Adani Airports CEO Arun Bansal on Wednesday said at the CAPA summit that there is no rethinking in terms of pace of expansion or investments for airports business in the context of the challenges faced by the Group. “We have committed, submitted our plans to the government. Whatever plans we have submitted, we are following our investments,” he said.
On future business plans, Bansal said, will selectively look at opportunities where it makes financial sense. He said that not only would the company like to operate more airports, but it would eventually look at becoming a leading airport operator in the world.
Adani Airports is a part of the group’s flagship Adani Enterprises.
In the last round of airport privatisation in 2019, Adani Group had won bids to operate six airports — Lucknow, Ahmedabad, Mangalore, Guwahati, Jaipur and Thiruvananthapuram. It acquired the Mumbai airport from the GVK Group in 2019 and is developing the Navi Mumbai airport. Thus, currently it operates seven airports.
These seven airports together have seen an increase of 92% in domestic and 133% in international travellers, post 2019, the pre-pandemic year. They account for 25% of passenger traffic and 33% of air cargo traffic in the country. According to Bansal, 1 billion of air passenger traffic is expected by 2040, with traffic growing at a CAGR of 8.5% over the next 20 years.
The government plans to privatise more airports like Varanasi, Calicut, Patna, Amritsar, Bhubaneswar, Ranchi, Coimbatore, Trichy, Indore and Raipur. At some point of time it was speculated that the government may put a cap on the number of airports one operator can bid for, but it is unlikely that such restrictions will be put.
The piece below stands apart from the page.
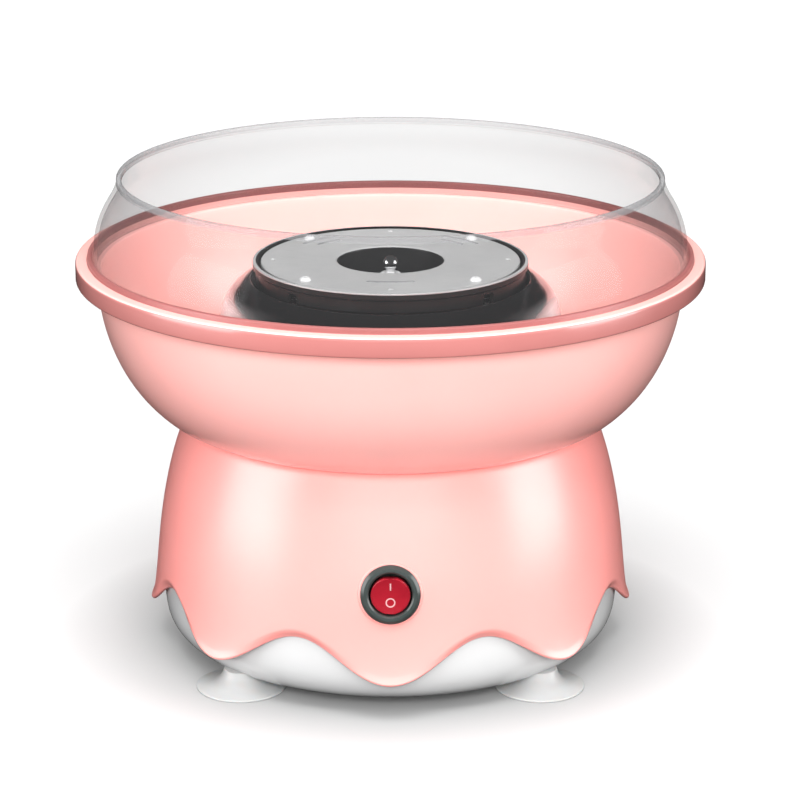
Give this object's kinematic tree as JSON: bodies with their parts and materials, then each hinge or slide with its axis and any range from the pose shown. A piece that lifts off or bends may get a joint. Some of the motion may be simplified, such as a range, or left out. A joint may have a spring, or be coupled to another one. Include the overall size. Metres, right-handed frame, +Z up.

This leaves the field clear for Adani Group to bid for more airports as and when the government invites tenders for the same.
Bansal said post the commissioning of Navi Mumbai International Airport’s Terminal 1, under the first phase in December 2024, it will cater to 20 million passengers annually 800,000 tonne of cargo.However, he said that the cost of operating airports has to come down by 30-50%. On other plans in the aviation sector, he said that the group is working on setting up an aviation institute.